From lxadm | Linux administration tips, tutorials, HOWTOs and articles
Jump to: navigation, search

Because datacenters are very dependent on iSCSI, with an increasing amount of diskless servers booted directly off iSCSI NAS devices, a rock-solid operation of iSCSI is mandatory. The system should not fail even if the connection between iSCSI target and initiator is broken.

IET, or iSCSI Enterprise Target, is an “open source iSCSI target with professional features, that works well in enterprise environment under real workload, and is scalable and versatile enough to meet the challenge of future storage needs and developments”.

By default, Open-iSCSI initiators2 are able to deal only with very brief disconnections. They determine connectivity by sending iSCSI NOP-outs as pings every 10 seconds. If no response is received in 120 seconds, the connection is considered failed, and an error is returned to the SCSI layer. As a result, the SCSI layer offlines the device. We can compare it to a regular server with its hard disk removed during normal operation. In this case the in-memory data is not written to the disk, filesystems are not cleanly unmounted, while the server keeps running in a failing state.

120 seconds is definitely too short.

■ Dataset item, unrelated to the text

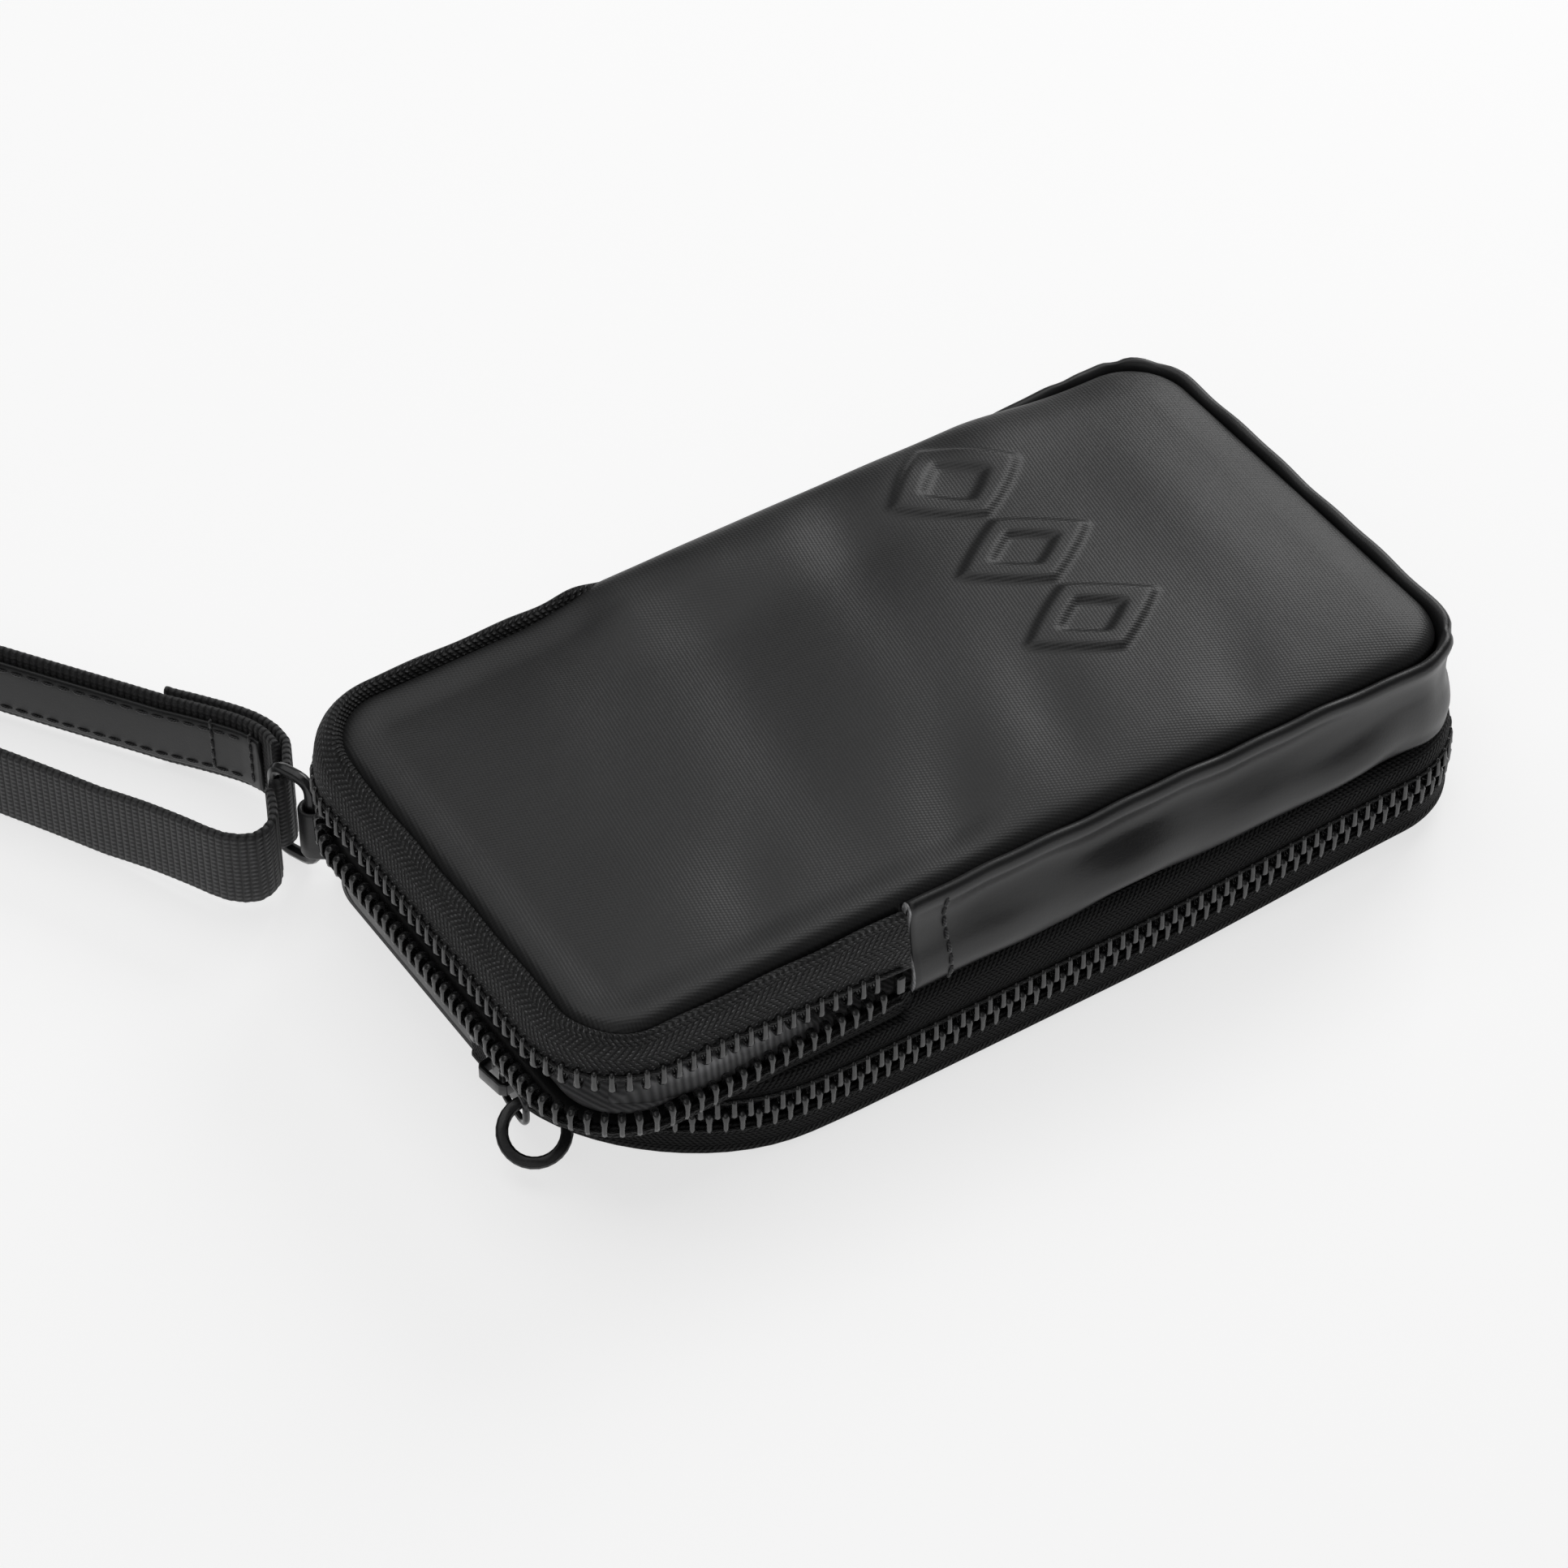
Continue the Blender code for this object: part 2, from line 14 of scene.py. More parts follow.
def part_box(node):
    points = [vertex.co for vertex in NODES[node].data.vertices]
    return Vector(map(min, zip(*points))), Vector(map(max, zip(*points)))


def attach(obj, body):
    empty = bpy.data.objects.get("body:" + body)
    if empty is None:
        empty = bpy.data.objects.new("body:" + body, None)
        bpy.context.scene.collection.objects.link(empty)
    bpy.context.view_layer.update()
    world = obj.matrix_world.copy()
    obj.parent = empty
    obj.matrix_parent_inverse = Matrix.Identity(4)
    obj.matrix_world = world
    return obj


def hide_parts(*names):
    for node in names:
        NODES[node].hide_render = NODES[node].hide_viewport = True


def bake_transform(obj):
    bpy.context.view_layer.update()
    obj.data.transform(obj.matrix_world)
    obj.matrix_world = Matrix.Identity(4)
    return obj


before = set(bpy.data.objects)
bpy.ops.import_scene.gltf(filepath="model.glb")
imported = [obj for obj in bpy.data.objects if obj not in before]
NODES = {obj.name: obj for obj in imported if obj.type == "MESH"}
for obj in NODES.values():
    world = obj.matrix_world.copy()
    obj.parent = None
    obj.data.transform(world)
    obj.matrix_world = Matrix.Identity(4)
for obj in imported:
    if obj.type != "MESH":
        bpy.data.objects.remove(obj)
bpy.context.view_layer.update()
MM = 0.001


def box(node):
    low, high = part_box(node)
    return low / MM, high / MM


# Camera
LENS, SENSOR = 121.1, 36.0
AZIMUTH, ELEVATION, DISTANCE = -33.23, 44.37, 869.5
TARGET = (-6.4, 20.5, 0.0)

# Upper compartment
PANEL_X, PANEL_Y = box("front_panel")[1].x, box("front_panel")[1].y
PANEL_Z = box("front_panel")[1].z
PANEL_R = 13.0
CREASE_IN = 1.6                 # from the panel's outline in to the bottom of the crease
GUSSET_X, GUSSET_Y, GUSSET_R = 84.0, 44.8, 12.0
GUSSET_LOW = 19.4
FLAP_X = box("upper_gusset")[0].x
LIP_X, LIP_Y, LIP_R = 85.3, 45.4, 16.0
UPPER_CHAIN_Z = 23.2
MOUTH_X = -28.4                 # where the upper zip's teeth start
MOUTH_RUN = 36.0                # over which the open zip's rows part
TIPS_UP, TIPS_DOWN = 0.6, 0.2   # the rows' tips pass the chain's middle by these where closed
PART_UP, PART_DOWN = 2.8, 2.3   # and stand apart by these more where open
CLOSED_END_OUT = 1.0            # the filled front reaches this far past its CAD edge
CROWN, ARCH = 1.7, 0.6          # the filling's height, and the seam's rise along its middle
EDGE_DROP = 2.1                 # from the front's top down to its edge in the crease
FAR_ROLL = 3.4                  # how far the far edge rolls out and drops

# Lower compartment
LOWER_X0, LOWER_X1, LOWER_Y = -80.3, 86.0, 46.3
NEAR_LEFT_R, NEAR_RIGHT_R, FAR_R = 35.0, 16.0, 12.0
LOWER_CHAIN_Z = 8.8
ZIP_START_Y = box("lower_zip_teeth_top")[1].y
ZIP_END_Y = -7.0
FAR_Y = 45.2
INNER_RADII = [31, 14, 8.5, 8.5]
SPINE_X0, SPINE_X1 = -66.4, 70.4    # where the end gussets meet the spine

# Teeth
PITCH = 2.54
CORD_OUT = 0.62                 # from the tape's middle out to each sewing line

# Strap
STRAP_W, STRAP_T, STRAP_LOW = 15.0, 1.4, 0.6
WEBBING_RIB = 1.25
OVERLAY_OUT = 1.45              # from the webbing's middle to the overlay's
STRAP_RING_OUT, STRAP_RING_MID_Z, STRAP_RISE = (-83.2, 52.7), 10.4, 28.0
STRAP_ROUTE = [
    (-79.7, 58.4), (-79.5, 62.0), (-80.6, 66.4), (-83.4, 71.8), (-89.0, 80.7), (-95.3, 90.0),
    (-100.9, 98.2), (-106.3, 106.2), (-112.0, 114.6), (-117.7, 123.2), (-123.1, 132.0),
    (-128.4, 141.0), (-134.0, 150.3), (-140.6, 157.6), (-148.6, 160.0), (-154.9, 155.0),
    (-154.9, 146.6), (-150.8, 138.0), (-145.3, 129.4), (-139.6, 120.6), (-133.9, 111.6),
    (-128.3, 102.6), (-122.8, 93.6), (-117.5, 84.6), (-112.6, 76.0), (-108.0, 67.6),
    (-103.4, 59.2), (-99.7, 51.6), (-96.6, 45.6), (-92.6, 42.6), (-88.8, 43.6), (-86.8, 46.6),
    (-85.8, 49.6),
]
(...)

Replacing cabling, failing switch, upgrading a SAN or simply human errors that interrupts the connection for longer than 2 minutes should not bring the datacenter to an unpleasant halt.

After a testing period, I determined that the initiator, when set up properly, can handle disconnections lasting several minutes, hours, or even days. Where previously, failing hardware or operator mistake would cause corrupted filesystems, perhaps damaged data, and a need to restart several servers manually, now, the iSCSI initiator will handle such situations graciously. Processes will just be in an uninterruptible sleep state, waiting for I/O operations to complete. Once the connection is re-established, processes would continue to work correctly.

However, moving that knowledge into production was harder than expected, and extremely hard to debug. Even a short, few-seconds disconnection was causing a lot of trouble – devices offlined immediately, corrupted filesystems, and painful server restarts. Worse – there was no 100% way to reproduce it reliably – tcpdump, running IET daemon process with changed options, on different architectures, or in a debugger did not give any obvious hints. In the end, after a lot of testing, the diagnose was clear: it’s not the initiator’s problem it does not depend on architecture (x86, x86_64, ARM) there need to be hundreds of connected initiators to reproduce it all these hundreds of initiators need to be connected, disconnected (because of the SAN restart, IET daemon process restart, cabling etc.) and then, connected again

Why does this phenomenon occur? We can call it a DDoS on the IET daemon: when hundreds of initiators are disconnected, they try to send a iSCSI NOP-out pings every 10 seconds to the target, and finally, determine that the connection is broken. When the connection is available again, all these hundreds of initiators try to re-establish the connection at the same time. A mathematical approach: with ~200 initiators, and NOP-out pings sent every 10 seconds, on average, it makes ~20 of them try to reconnect every second. It is an unrealistic scenario that everything is distributed evenly. In fact, tcpdump tests show 50-100 initiators trying to reconnect to the target at almost the same time.

The following patch solved the problem:

--- ietd.c.orig 2006-12-18 06:54:01.000000000 +0100
+++ ietd.c 2007-06-17 18:20:49.000000000 +0200
@@ -29,7 +29,7 @@
#include “ietadm.h”
 
#define LISTEN_MAX 8
-#define INCOMING_MAX 32
+#define INCOMING_MAX 256
 
enum {
POLL_LISTEN,

In ietd.c, the size of incoming[] array is decided by hardcoded, compile-time INCOMING_MAX. This is the maximum number of incoming connections ietd can process in a login session. When the iSCSI connection is fully established and reaches its full feature phase, it is passed to the kernel and this resource is available again. So it is only needed to increase this number for “connection storm” cases, when suddenly every initiator tries to connect.

Lesson learnt: always abuse your test system in every way you can imagine.